The Federal Reserve previously forecasted three interest rate hikes in each of 2018 and 2019. Rising interest rates can be a headwind for both MLPs and Utilities in two ways — 1) bond investments become more attractive increasing competition for investor dollars among yield vehicles, and 2) borrowing costs rise. Historically, Utilities have been sensitive to rising interest rates. Utilities and Bonds characteristically have more in common (defensive, stable) than MLPs and Bonds. As such, Bonds represent more competition for Utilities than MLPs. MLPs are more likely insulated due to their higher yield (see chart above) and distribution growth, which helps offset the competition from rising bond yields. (See our white paper on MLPs’ response to rising interest rates.) While MLPs are no strangers to the debt market, Utilities generally carry more debt as a function of their greater capital intensity. Rate changes for regulated utilities are periodic but tend to lag changes in borrowing costs, which can squeeze Utilities’ profitability when rates are rising.

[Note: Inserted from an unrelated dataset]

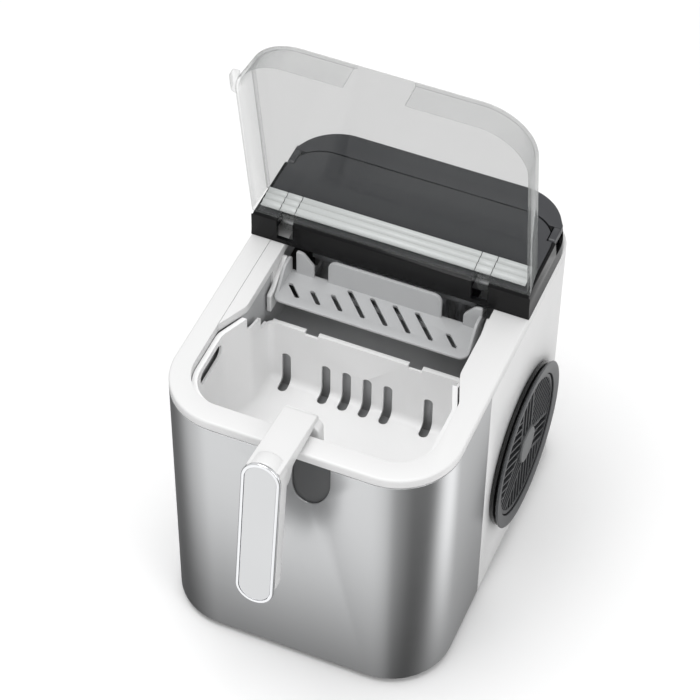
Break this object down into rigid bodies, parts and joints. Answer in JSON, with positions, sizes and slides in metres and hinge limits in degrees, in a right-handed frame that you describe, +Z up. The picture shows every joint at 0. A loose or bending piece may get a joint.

Though both can be labeled yield-oriented, energy-related equities, MLPS and Utilities have important differences that have become more pronounced in recent years as the correlation between MLPs and Utilities has deteriorated. Utilities have been the better bet since 2014, but the tide has recently turned, with MLPs outperforming Utilities by over 20 percentage points since late November. Perhaps, investors are already rotating out of Utilities into MLPs as they gain comfort with the current oil price environment. MLPs are off to a good start relative to Utilities in 2018. While one month does not make a year, it may make investors take a closer look at their allocations between MLPs and Utilities, especially in an environment of rising interest rates.